At long last, the RPI is on its way out as a meaningful NCAA tournament-related metric.
The NCAA announced on Wednesday the creation of a new ranking system that will replace the notoriously flawed Ratings Percentage Index as the “primary sorting tool for evaluating teams during the Division I men’s basketball season.”
The new index has been dubbed the NCAA Evaluation Tool, or NET for short. An NCAA release said it “relies on game results, strength of schedule, game location, scoring margin, net offensive and defensive efficiency, and the quality of wins and losses.”
How does the NET differ from the RPI?
The RPI was based solely on winning percentage, opponent winning percentage, and opponents’ opponent winning percentage – and far too heavily on the latter two categories. It lacked theoretical or statistical nuance. Many schools had cracked the code and figured out how to game it.
The NET will look beyond win/loss records, breaking every game down by possession, and factoring in where the game was played. It will value a blowout on the road more than a narrow escape at home.
The NCAA did specify, though, that “a cap of 10 points was applied to the winning margin to prevent rankings from encouraging unsportsmanlike play, such as needlessly running up the score in a game where the outcome was certain.”
The 10-point cap seems far too low, considering that final margins often depend heavily on late-game fouling. Under the cap, there’ll be very little difference between a 30-point blowout and a one-possession game turned into an eight-point win by a final-minute free throw contest.
But overall, the NET is an improvement on the RPI.
The second straight year of NCAA tournament selection change
Last year, the NCAA instituted its quadrant system in an attempt to tier opponents and wins by quality and location. But it, too, was flawed, because it didn’t lessen the weight of the RPI. As Yahoo Sports’ Jeff Eisenberg wrote at the time:
While the quadrant system is a notable step forward, the flaw in it is that the team sheets are still dependent on the primitive, outdated RPI to determine what a quality win is.
Three-quarters of a team’s RPI score is determined by its strength of schedule, which makes who you play often more important than whether you win or lose. The RPI also doesn’t take into account margin of victory or defeat, meaning that a one-point win over a quality opponent is weighted exactly the same as a 30-point win over a quality opponent even though context clearly is relevant.
The NCAA, after meeting with analytics gurus and other experts in various fields, has decided to correct that flaw.
What is the main argument against NET?
The most rational qualm with the NET formula is the incorporation of predictive metrics such as offensive and defensive efficiency. They are useful for evaluating a team’s true quality.
But sport, as long as it has existed, has been based on results – wins and losses.
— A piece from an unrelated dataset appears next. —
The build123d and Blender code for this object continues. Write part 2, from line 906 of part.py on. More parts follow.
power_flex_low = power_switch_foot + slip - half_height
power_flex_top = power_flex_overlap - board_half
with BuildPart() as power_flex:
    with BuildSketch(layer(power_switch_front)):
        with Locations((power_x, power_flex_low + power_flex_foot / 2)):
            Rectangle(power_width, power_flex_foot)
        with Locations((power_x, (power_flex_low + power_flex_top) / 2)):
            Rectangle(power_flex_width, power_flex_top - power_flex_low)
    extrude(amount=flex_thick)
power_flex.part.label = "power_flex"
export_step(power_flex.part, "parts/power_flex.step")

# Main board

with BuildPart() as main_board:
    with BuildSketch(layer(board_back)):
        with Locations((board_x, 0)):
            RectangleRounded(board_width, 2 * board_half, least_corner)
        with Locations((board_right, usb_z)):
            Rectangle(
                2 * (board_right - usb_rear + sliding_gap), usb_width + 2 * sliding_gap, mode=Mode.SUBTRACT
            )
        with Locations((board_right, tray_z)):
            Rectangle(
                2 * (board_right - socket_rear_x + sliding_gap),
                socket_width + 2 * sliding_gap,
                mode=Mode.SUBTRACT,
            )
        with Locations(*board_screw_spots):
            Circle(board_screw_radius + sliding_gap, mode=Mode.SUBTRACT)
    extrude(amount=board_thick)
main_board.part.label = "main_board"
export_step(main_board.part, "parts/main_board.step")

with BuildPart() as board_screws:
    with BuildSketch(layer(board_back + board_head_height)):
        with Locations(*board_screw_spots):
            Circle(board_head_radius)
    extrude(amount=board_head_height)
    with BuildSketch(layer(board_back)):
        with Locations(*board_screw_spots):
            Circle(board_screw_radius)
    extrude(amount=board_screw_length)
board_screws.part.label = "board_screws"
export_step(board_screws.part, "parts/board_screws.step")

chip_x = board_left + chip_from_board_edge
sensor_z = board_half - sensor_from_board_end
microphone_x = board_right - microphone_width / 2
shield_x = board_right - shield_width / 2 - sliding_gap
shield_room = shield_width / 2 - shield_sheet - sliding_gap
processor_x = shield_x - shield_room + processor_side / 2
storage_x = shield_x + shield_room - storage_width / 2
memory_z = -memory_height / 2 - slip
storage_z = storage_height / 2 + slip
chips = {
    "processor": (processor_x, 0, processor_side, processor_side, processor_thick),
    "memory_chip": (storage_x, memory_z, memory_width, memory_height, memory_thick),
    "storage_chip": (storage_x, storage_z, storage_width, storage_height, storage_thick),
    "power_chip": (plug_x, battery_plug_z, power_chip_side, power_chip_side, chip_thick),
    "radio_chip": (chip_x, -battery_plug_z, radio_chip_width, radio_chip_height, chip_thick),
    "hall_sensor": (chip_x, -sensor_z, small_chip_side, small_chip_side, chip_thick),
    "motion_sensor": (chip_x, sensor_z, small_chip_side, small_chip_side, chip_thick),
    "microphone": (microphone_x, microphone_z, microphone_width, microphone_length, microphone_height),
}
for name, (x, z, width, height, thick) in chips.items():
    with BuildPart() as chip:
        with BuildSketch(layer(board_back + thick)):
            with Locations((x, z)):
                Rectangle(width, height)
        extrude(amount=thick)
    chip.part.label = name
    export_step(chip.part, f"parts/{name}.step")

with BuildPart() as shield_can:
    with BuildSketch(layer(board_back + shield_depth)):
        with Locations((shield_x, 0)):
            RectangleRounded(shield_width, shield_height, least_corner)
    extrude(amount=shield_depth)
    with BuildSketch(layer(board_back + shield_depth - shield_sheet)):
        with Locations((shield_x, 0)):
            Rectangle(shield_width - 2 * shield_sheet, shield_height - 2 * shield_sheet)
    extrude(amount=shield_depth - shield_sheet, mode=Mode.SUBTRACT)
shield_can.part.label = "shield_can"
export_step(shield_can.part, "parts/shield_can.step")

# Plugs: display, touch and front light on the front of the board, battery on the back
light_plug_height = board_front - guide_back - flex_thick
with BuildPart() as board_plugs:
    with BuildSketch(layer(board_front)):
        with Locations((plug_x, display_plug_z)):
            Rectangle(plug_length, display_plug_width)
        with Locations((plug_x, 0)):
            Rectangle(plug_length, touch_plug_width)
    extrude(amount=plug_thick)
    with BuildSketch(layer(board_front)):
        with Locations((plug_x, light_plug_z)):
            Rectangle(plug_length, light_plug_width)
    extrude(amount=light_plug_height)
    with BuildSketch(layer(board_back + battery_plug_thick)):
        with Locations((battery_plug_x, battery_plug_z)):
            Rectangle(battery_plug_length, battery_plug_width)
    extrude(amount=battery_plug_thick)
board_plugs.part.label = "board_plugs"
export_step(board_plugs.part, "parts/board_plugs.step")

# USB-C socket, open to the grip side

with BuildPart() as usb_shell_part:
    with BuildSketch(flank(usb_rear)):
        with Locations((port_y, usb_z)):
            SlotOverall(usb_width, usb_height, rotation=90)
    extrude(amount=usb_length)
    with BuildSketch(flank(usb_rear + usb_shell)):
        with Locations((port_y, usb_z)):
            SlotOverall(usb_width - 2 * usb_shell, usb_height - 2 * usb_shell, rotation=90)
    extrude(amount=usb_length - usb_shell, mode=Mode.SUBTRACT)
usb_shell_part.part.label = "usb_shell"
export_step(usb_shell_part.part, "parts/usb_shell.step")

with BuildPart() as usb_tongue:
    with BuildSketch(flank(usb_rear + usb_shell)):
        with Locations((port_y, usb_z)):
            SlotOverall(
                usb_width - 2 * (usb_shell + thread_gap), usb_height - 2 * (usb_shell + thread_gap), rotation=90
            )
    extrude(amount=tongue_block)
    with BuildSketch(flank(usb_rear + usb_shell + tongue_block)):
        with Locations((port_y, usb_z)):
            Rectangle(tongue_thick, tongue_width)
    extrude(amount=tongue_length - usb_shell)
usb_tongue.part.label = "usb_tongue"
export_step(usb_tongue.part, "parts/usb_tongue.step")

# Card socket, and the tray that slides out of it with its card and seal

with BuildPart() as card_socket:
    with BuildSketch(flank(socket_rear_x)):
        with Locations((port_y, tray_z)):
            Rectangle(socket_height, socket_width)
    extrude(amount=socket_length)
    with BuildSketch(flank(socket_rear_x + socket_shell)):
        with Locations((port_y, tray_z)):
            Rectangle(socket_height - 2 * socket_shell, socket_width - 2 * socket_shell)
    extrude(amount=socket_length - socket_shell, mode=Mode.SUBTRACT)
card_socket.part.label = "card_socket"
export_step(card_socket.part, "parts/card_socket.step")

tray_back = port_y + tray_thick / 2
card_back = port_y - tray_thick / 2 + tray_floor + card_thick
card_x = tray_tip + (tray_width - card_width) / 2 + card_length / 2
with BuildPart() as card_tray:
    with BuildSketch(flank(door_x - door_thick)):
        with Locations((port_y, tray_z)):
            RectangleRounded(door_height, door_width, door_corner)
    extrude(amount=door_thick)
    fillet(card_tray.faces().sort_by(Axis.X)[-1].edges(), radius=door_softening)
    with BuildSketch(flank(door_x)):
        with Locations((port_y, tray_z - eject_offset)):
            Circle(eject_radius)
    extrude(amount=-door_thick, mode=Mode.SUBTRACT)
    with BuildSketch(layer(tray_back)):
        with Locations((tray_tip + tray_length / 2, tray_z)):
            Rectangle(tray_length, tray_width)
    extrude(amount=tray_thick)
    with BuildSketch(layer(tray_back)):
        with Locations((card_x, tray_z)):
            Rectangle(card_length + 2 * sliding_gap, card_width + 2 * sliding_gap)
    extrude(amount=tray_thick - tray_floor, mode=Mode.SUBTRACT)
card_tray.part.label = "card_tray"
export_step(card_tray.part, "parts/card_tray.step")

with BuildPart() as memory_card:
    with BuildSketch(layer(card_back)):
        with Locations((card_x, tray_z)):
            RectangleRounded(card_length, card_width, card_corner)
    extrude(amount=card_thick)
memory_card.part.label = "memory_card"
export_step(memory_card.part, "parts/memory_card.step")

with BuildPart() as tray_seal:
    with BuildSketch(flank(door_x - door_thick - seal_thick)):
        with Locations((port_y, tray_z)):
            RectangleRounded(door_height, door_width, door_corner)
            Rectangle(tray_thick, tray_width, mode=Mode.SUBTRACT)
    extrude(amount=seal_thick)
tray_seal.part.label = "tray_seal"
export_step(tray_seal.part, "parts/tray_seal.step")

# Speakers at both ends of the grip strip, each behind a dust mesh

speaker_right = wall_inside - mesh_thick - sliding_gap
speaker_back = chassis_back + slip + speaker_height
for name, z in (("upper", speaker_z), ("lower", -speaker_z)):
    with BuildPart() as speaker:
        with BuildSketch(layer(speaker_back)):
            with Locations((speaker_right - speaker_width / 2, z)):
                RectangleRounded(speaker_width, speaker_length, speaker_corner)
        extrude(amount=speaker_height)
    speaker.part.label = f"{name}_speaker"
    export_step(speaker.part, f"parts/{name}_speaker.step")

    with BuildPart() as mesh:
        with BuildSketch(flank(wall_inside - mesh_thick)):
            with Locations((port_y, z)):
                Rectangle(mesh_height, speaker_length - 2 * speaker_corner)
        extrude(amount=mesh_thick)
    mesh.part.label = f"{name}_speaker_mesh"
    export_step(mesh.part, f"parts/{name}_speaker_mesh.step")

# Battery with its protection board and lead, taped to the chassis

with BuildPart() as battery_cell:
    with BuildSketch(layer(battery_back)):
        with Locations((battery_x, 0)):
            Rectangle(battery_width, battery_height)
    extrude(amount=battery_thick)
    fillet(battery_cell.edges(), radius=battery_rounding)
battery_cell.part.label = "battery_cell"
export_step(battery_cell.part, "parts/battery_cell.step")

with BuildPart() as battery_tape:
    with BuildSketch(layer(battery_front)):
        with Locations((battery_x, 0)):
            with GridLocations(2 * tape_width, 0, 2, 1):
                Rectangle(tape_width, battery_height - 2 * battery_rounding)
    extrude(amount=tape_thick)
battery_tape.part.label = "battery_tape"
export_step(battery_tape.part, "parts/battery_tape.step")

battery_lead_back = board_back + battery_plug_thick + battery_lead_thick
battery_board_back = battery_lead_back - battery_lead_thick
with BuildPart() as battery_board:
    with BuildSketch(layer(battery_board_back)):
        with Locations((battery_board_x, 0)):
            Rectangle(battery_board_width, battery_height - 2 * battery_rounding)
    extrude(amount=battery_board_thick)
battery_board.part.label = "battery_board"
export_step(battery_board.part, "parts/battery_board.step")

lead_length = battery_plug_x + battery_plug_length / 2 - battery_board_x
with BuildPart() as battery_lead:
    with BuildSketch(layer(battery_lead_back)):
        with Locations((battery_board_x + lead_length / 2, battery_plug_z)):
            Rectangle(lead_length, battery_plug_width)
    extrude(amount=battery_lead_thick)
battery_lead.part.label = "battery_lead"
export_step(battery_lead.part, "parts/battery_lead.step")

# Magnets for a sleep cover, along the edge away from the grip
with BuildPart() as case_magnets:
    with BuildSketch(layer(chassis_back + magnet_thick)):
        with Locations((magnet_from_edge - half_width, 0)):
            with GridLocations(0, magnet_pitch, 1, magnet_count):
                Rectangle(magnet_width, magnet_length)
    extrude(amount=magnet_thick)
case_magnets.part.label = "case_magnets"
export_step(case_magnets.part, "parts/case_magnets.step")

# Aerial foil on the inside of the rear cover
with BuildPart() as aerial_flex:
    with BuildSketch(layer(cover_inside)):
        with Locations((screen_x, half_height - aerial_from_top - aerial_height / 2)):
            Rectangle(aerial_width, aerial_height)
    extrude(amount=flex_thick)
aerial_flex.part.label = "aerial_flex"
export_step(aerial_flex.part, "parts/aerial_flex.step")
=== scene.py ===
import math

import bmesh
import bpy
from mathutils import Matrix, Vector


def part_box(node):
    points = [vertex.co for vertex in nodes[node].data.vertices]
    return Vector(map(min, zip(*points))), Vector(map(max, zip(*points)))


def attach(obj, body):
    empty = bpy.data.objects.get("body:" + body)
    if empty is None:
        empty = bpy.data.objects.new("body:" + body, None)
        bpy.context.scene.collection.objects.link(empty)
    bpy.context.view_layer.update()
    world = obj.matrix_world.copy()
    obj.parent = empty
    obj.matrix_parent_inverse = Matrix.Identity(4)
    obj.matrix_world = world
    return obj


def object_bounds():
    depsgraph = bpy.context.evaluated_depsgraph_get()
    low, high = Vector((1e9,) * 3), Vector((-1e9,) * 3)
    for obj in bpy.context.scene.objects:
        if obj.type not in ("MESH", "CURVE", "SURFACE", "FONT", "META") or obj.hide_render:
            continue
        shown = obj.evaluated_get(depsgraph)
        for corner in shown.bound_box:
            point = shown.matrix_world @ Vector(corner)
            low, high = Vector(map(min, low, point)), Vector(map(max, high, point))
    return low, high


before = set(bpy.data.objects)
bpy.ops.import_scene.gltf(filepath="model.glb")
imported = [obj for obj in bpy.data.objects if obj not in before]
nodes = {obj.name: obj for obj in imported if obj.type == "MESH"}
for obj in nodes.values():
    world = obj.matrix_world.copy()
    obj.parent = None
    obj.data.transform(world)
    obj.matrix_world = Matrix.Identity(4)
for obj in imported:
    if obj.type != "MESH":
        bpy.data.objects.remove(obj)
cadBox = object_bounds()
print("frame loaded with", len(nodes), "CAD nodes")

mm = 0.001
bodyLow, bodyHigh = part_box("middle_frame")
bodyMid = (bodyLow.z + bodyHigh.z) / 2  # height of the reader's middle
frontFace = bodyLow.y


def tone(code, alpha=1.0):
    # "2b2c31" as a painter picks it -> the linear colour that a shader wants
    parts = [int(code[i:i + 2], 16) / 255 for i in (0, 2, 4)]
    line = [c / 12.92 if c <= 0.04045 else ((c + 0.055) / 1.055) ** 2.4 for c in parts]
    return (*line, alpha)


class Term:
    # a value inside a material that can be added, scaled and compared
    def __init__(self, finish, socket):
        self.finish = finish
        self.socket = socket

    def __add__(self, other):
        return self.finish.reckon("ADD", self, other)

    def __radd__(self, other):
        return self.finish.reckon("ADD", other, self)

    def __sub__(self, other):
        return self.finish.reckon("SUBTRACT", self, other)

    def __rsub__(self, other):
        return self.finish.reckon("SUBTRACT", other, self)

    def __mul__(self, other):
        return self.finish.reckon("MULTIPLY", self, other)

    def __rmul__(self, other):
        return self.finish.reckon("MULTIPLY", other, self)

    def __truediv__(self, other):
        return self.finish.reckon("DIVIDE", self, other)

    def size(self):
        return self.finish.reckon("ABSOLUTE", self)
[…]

The NET will help the committee judge who the better teams are. But better doesn’t necessarily equate to most deserving, and many believe tournament selection should remain a reflection of which teams have earned bids/seeds by winning games, not by playing good basketball.
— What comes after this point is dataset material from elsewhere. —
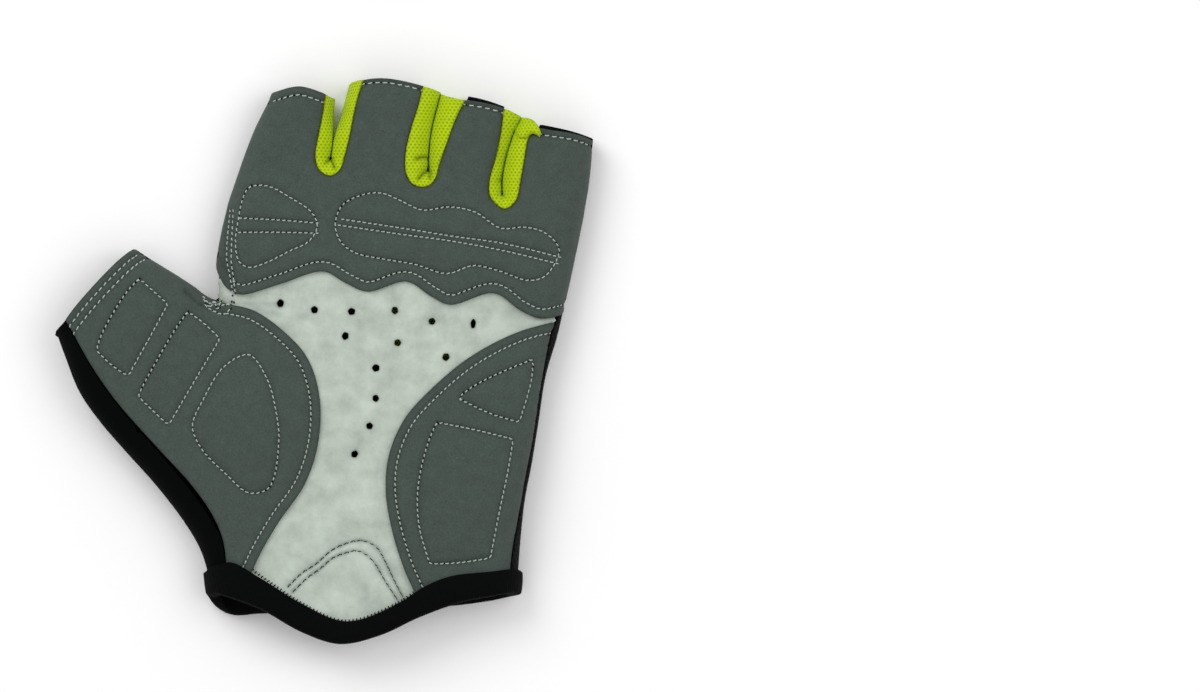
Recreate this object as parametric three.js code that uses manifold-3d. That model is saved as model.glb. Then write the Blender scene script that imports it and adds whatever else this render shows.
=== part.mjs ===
// A half-finger cycling glove for the left hand, lying on its back with the palm up.
// Millimetres. +Z is up, +Y runs from the cuff towards the fingers, +X points to the little finger.
import * as THREE from 'three';
import Module from 'manifold-3d';

const wasm = await Module();
wasm.setup();

// Sizes of the flattened glove
const palmWidth = 108;
const palmLength = 127;
const fingerReach = 30;
const thumbReach = 28.5;
const thumbAngle = 42.5;

// Sizes across the thickness
const clothThickness = 1.2;
const seamGap = 0.3;
const bindingGap = 0.42;
const rollWidth = 7.5;
const palmHeight = 8;
const backHeight = 6;
const reliefHeight = 3.4;
const tipLift = 2.4;
const padHeight = 1.5;
const padShoulder = 1.7;

// Sizes of the cuff binding and the perforations
const bindingWidth = 7.2;
const bindingThickness = 1;
const perforationWidth = 2;
const meshProud = 1;

const meshStep = 8;
const padStep = 4.5;
const turnStep = THREE.MathUtils.degToRad(30);

const panelLevel = 0;
const baseLevel = clothThickness + seamGap;
const layersDepth = baseLevel + clothThickness;
const middleHeight = backHeight;
const hemInset = bindingThickness + 1.6 * bindingGap;
const cuffRise = bindingThickness + 2 * bindingGap;
const cutReach = 5 * (palmHeight + backHeight);
const thumbDirection = THREE.MathUtils.degToRad(180 - thumbAngle);

// A row places a point: across and along are shares of palmWidth and palmLength,
// beyond is a share of fingerReach past the finger roots and out is a share of thumbReach.
function place([across, along, beyond = 0, out = 0]) {
  const x = across * palmWidth + out * thumbReach * Math.cos(thumbDirection);
  const y = along * palmLength + beyond * fingerReach + out * thumbReach * Math.sin(thumbDirection);
  return new THREE.Vector2(x, y);
}

// Outline, clockwise from the cuff. Columns: across, along, beyond, out
const thumbOuterSide = [
  [-0.508, -0.18],
  [-0.516, -0.095],
  [-0.53, 0],
  [-0.539, 0.064],
  [-0.561, 0.124],
  [-0.609, 0.193],
  [-0.687, 0.279],
  [-0.772, 0.36],
  [-0.837, 0.426, 0, 0.03],
  [-0.822, 0.44, 0, 0.39],
  [-0.791, 0.468, 0, 0.75],
  [-0.765, 0.493, 0, 1.03],
  [-0.727, 0.528, 0, 1.4],
];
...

There’s a difference. When you consider the contrast between a .500 team with 15 blowout wins and 15 one-point losses and another with 20 one-point wins and 10 blowout losses, you realize as much.
How would the NET consider those two squads if they played identical schedules? We don’t know the answer to that question, and it sounds like the NCAA doesn’t even know either …
The lack of transparency, and of a legible, easy-to-understand formula, is somewhat troubling.
Then again, the committee isn’t beholden to the NET rankings. Just because one team is higher than a rival doesn’t mean it must be selected ahead of that rival.
How important will the NET be?
The NET won’t be the end-all, be-all for the selection committee. No single metric is. In the end, the committee’s job is still a subjective one, as much as some want it to be otherwise.
So the NET, in theory, will be just as important as the RPI was. The NCAA calls it a “sorting tool.” It will have plenty of implicit power as committee members consider what constitutes a quality win and what doesn’t. It’s unclear how much sway it will hold beyond that.
Nonetheless, it certainly seems like a step in the right direction.
Is the RPI gone forever?
Nope. The RPI will still be used by the women’s basketball NCAA tournament selection committee, and by other collegiate sports. The NET only applies to men’s Division I basketball. But, presumably, its effective implementation could lead to similar metrics being introduced elsewhere.